At 8 p.m., waiters ferried an occasional dish to the few patrons here
on this night. Save for Mashkouri and her companion, no one seemed to
be paying much attention to the music. For a born performer, the lack
of notice seemed painful. But Garabedian kept playing.
Next in his repertoire was "Que Sera, Sera."

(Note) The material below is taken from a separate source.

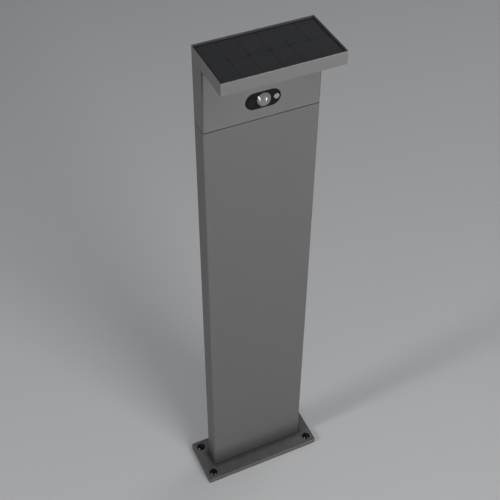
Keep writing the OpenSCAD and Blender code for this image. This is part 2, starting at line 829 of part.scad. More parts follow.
module battery_contacts() color("#c9cacc")
  for (x = [-contact_x - contact_t, -contact_t / 2, contact_x])
    translate([x, battery_y - contact_l / 2, battery_z - contact_l / 2])
      cube([contact_t, contact_l, contact_l]);

module holder_screws() color("#9a9c9e") at_sides(holder_screw_x) difference() {
  union() {
    y_rod(0, holder_screw_z, chassis_front - holder_wall - 1.5, chassis_front - holder_wall, 4.5);
    y_rod(0, holder_screw_z, chassis_front - holder_wall - 0.5, chassis_back, board_screw_d);
  }
  translate([0, chassis_front - holder_wall - 0.5, holder_screw_z]) rotate([90, 0, 0])
    cylinder(h = 4, d = 2.2, $fn = 6);
}

// ---------- leads ----------

// a smooth curve through the points, straight where it starts and ends
function along(p0, p1, p2, p3, t) =
  0.5 * ((2 * p1) + (p2 - p0) * t + (2 * p0 - 5 * p1 + 4 * p2 - p3) * t * t
         + (3 * p1 - p0 - 3 * p2 + p3) * t * t * t);

function smooth(points, steps) =
  let (n = len(points))
  [for (i = [0 : n - 2], k = [0 : steps - 1])
     along(i == 0 ? 2 * points[0] - points[1] : points[i - 1], points[i], points[i + 1],
           i == n - 2 ? 2 * points[n - 1] - points[n - 2] : points[i + 2], k / steps),
   points[n - 1]];

function unit(v) = v / norm(v);

// the direction of a path at each of its points, square to the first and last stretch at its ends
function headings(path, points) =
  let (n = len(points), last = len(path) - 1)
  [for (i = [0 : last])
     i == 0 ? unit(points[1] - points[0])
     : i == last ? unit(points[n - 1] - points[n - 2])
     : unit(path[i + 1] - path[i - 1])];

// a side direction at each point, carried along the path without twist
function carried(ahead, side, i = 0) =
  let (u = unit(side - (side * ahead[i]) * ahead[i]))
  i == len(ahead) - 1 ? [u] : concat([u], carried(ahead, u, i + 1));

function tube_rings(path, ahead, r, sides) =
  let (across = carried(ahead, cross(ahead[0], [0.3, 0.4, 0.5])))
  [for (i = [0 : len(path) - 1])
     let (u = across[i], v = cross(ahead[i], u))
     for (k = [0 : sides - 1])
       path[i] + r * (cos(360 * k / sides) * u + sin(360 * k / sides) * v)];

module lead(points, steps = 4, sides = 8) {
  path = smooth(points, steps);
  ahead = headings(path, points);
  rings = len(path);
  sides_of = [for (i = [0 : rings - 2], k = [0 : sides - 1])
    [i * sides + k, i * sides + (k + 1) % sides,
     (i + 1) * sides + (k + 1) % sides, (i + 1) * sides + k]];
  ends = [[for (k = [sides - 1 : -1 : 0]) k],
          [for (k = [0 : sides - 1]) (rings - 1) * sides + k]];
  polyhedron(points = tube_rings(path, ahead, lead_d / 2, sides), faces = concat(sides_of, ends));
}

// the last stretch of a lead, from its lane down into one way of a socket;
// lift carries the lead to the far way over the one to the near way
function into_socket(side, x, y, lift) = [
  [side * lane_x, y, battery_z - 14],
  [side * (lane_x - 6), (y + socket_y) / 2, socket_top + 7 + lift],
  [side * (x + 8), socket_y, socket_top + 5 + lift],
  [side * (x + 1), socket_y, socket_top + 4 + lift],
  [side * x, socket_y, socket_top + 2 + lift],
  [side * x, socket_y, socket_top]
];

// the two ways of a side socket, the far one first
function way_x(i) = socket_x - wire_pitch / 2 + wire_pitch * i;
function way_lift(i) = i == 0 ? 2 : 0;

module solar_leads() {
  color("#8e1f1f") lead(solar_route(0));
  color("#1c1c1d") lead(solar_route(1));
}

function solar_route(i) =
  let (y = front + 7.5 + 3 * i, x = lane_x - 7)
  concat([[-x, y, backsheet_z], [-x, y, backsheet_z - 2.5], [-(lane_x - 2), y, backsheet_z - 7],
          [-lane_x, y, roof_bottom - 4], [-lane_x, y, battery_z]],
         into_socket(-1, way_x(i), y, way_lift(i)));

module led_leads() {
  color("#8e1f1f") lead(led_route(0));
  color("#1c1c1d") lead(led_route(1));
}

// a lead starts lying on the light board, in the spreader's slot
function led_route(i) =
  let (y = front + 10.5 - 3 * i, x = led_board_x - slot_l / 2 - 1.2 + 2.4 * i)
  concat([[x, roof_mid_y - 3, spreader_z + lead_d / 2 + 0.05],
          [x, roof_mid_y - 1, spreader_z + lead_d / 2 + 0.3],
          [x, roof_mid_y + 3, lead_run_z - 0.1], [x + 3, roof_mid_y + 14, lead_run_z],
          [lane_x - 7 + 2.4 * i, front, lead_run_z - 1], [lane_x - 1, y - 1.5, roof_bottom + 3],
          [lane_x, y, roof_bottom - 6], [lane_x, y, battery_z]],
         into_socket(1, way_x(i), y, way_lift(i)));

module battery_leads() {
  color("#8e1f1f") lead(battery_route(1));
  color("#1c1c1d") lead(battery_route(-1));
}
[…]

Garabedian improved by relying on his sharp ear and practicing a few
hours every week on a borrowed keyboard. He joined a group called the
Stars Band with four other musicians, and together they covered the
Beatles, the Carpenters, the Rolling Stones, Deep Purple and Rare
Earth in bars across Baghdad.
He learned how to sing in English, Spanish, Italian and even a
Filipino dialect. In the early 1980s, he performed a one-man show in a
nightclub once Baghdad’s most famous, Al-Tahouna Hamra, or the Red
Mill, where he played with visiting artists such as Denis Rose, an
English jazz musician, and Dan Reed from the rock-funk metal band Dan
Reed Network.
"Life taught me everything I know," he said.
At 8:30, he adjusted his posture, his right hand on the piano and the
left on an adjacent keyboard. A waiter stood by a nearby table,
listening as Garabedian played a selection of songs of Fairuz, a
Lebanese singer. Lost in the tunes, Garabedian swayed back and forth
as the music filled the almost empty restaurant.
"Christo is a flower," said Ashour Francis, the waiter, using
Garabedian’s nickname. "No one can outplay him. It comes from his
heart."
Al-Rif is a familiar locale for Garabedian. He performed here for
seven years in a one-man show until a suicide bomber blew himself up
at the place next door during a New Year’s Eve party in 2004. The
restaurant closed 15 days later.
Without a steady income, Garabedian, a father of two, gave private
lessons to a handful of students. When the last one failed to show up
for a session, Garabedian sold his piano for $2,500, a sum that lasted
his family no more than two months.
Explosions have broken his apartment’s doors and shattered its windows
eight times since the U.S.-led invasion of Iraq in 2003. But his
music, which he continued to play on a Spanish guitar, sheltered him
from what happened in the streets of his neighborhood, Hay al-Sinai,
with its sizable but dwindling Christian population.
"I kept my door closed," he said. "Every evening, I poured myself a
glass of vodka or wine and played until I forgot what was happening
around me."
It was 9 p.m. when Garabedian started singing "And I Love You So." A
customer approached him, waiting several minutes for him to
finish. When he did, she requested an old Iraqi folk song.
"I won’t sing it, but I will play it," Garabedian told her. "It will
make me cry."
"Nature Boy" followed. It was the last song he performed before the
clock struck 10. The song, he said, reminds him of himself.
"There was a boy," he sang in English, "a very strange enchanted boy."
Customers paid their checks, and waiters cleared tables clothed in a
checkered red.
"And then one day," he went on:
One magic day, he passed my way.
And while we spoke of many things,
Fools and kings,
This, he said to me,
"The greatest thing you’ll ever learn
Is just to love and be loved in return."